Date: 2013-02-04 11:09 am (UTC)
From: [identity profile] woolymonkey.livejournal.com
They're going on my reading list. I confess I didn't realise Georgette Heyer was funny so would never have tried her if you hadn't enlightened me.

I want to add Stella Gibbons' Cold Comfort Farm to my list. It wasn't on my mental shortlist because I only recently discovered it - saw it in a charity shop and remembered my dad used to love it. Very funny and pushes my parody button as well as my Sussex childhood and never-quite-got-Jane-Austen buttons.
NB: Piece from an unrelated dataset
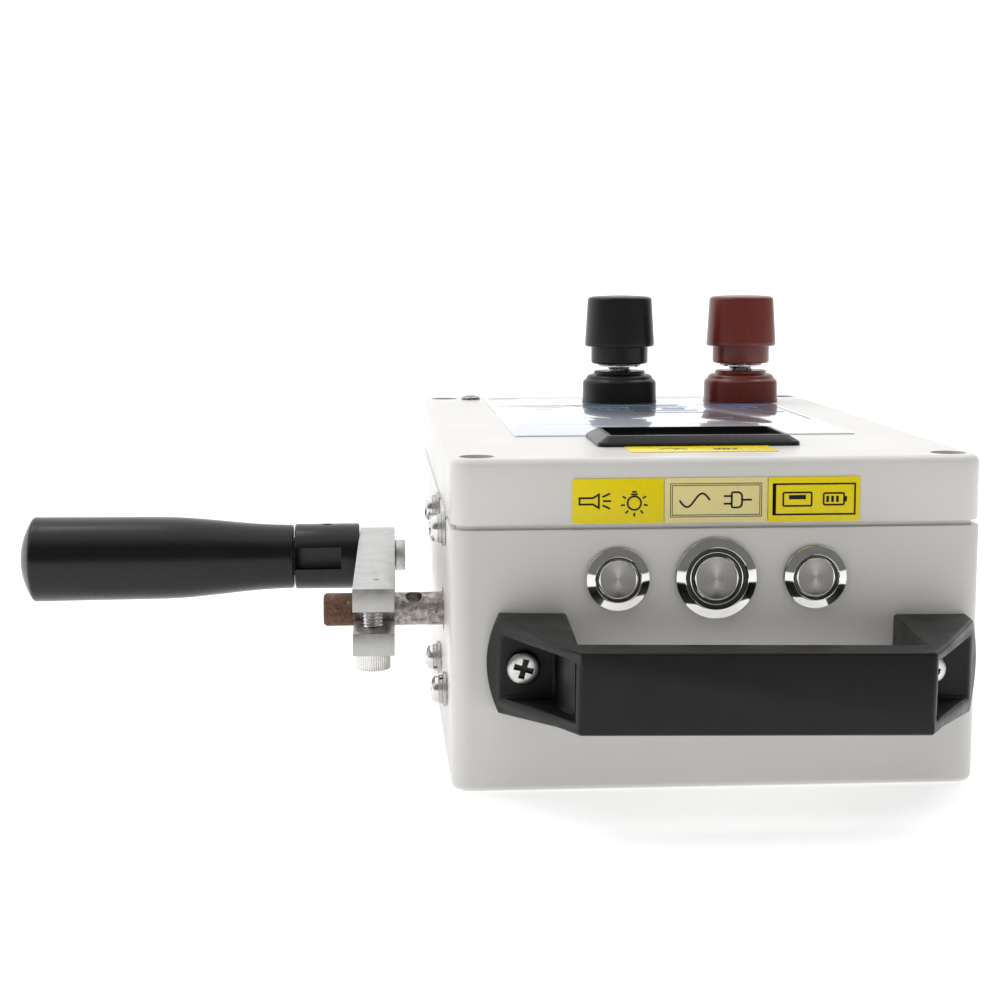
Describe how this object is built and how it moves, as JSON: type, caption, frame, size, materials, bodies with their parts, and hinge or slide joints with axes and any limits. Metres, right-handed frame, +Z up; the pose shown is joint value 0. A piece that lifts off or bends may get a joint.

Date: 2013-01-29 07:56 pm (UTC)
From: (Anonymous)
Bavaribina is confused - is this fjm's project or have you made it yours?
So something you know already (or might have guessed) is that English + blogspeak = confused foreigner. You also know that I don't have an account, therefore I'm not even sure if I qualify, as I'm not that kind of friend in the first place...
Something you don't know...
that would probably be: we don't have a TV and errm... well I don't have ANY account, blogwise. That's boring, so one more thing.
I'm getting back onto the arts track, and if only I could write / illustrate / create whatever-it-turned-out-to-be successfully, I'd only teach for two days a week, maximum.

Date: 2013-01-30 05:59 pm (UTC)
From: [identity profile] woolymonkey.livejournal.com
Teaching full-time is just so full on, isn't it? I hope you find a way to mix and match with something creative.

It's not my project or fjm's - just something lots of people liked and so decided to copy and use. See wikipedia for 'meme' in general or scroll down to the bit on 'internet culture'.

Date: 2013-02-04 10:06 pm (UTC)
From: (Anonymous)
Cheers! I knew it felt out of context, got it now.
Congratulations on your heels (to you up there on your heels!).
I don't even teach full time (couldn't possibly, with little Anony-boy being the pupil he is...).
Hope to get news from the kitties soon. Muffin and Senzi say meeow.